Number theory library written in C

The Fast Library for Number Theory (FLINT) is a C library for number theory applications. It implements efficient versions of various ring arithmetics as well as derived functionality such as integer factorization using a quadratic sieve. The library is designed to be compiled with the GNU Multi-Precision Library (GMP) and is released under the GNU General Public License. It is developed by William Hart of the University of Kaiserslautern (formerly University of Warwick) and David Harvey of University of New South Wales (formerly Harvard University) to address the speed limitations of the PARI and NTL libraries.

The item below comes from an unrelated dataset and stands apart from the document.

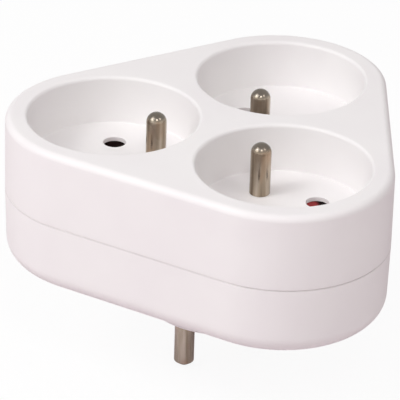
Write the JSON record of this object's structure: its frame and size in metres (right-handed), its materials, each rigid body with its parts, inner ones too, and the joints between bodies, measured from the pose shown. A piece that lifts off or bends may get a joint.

FLINT along with a Cython wrapper for it is distributed with SageMath.
The development of FLINT has led to significant contributions in the areas of integer factorization and polynomial arithmetic. For example as of May, 2007 on certain platforms FLINT factors integers in the quadratic sieve range faster than any other general implementation, and as of February, 2008 it does arithmetic in $\mathbb{Z}[x]$ faster than any other package.

== Functionality ==
Core:
- Ring arithmetic (integers, rationals, algebraic, real, complex and p-adic numbers, finite fields, and number fields)
  - Exact real numbers (formerly the separate Calcium library)
  - Arbitrary-precision approximate real numbers with ball arithmetic (formerly the separate Arb library)
- Polynomials (univariate and multivariate), power series, and matrices building on top of ring arithmetics.

Based on core:
- Primality testing (APRCL, Miller-Rabin, BPSW, etc.)
- Integer factorization (trial factor, quadratic sieve, Pollard's rho, Lenstra ECM)
- Multivariate polynomial GCD and factorisation
- FFTs
- Multimodular reconstruction
- Special functions
- Exact and approximate linear algebra
- LLL
- Finite field embeddings
- ... and more.

== Use in research ==

FLINT maintains a webpage listing peer-reviewed papers, preprints, and other academic products making use of its functionality.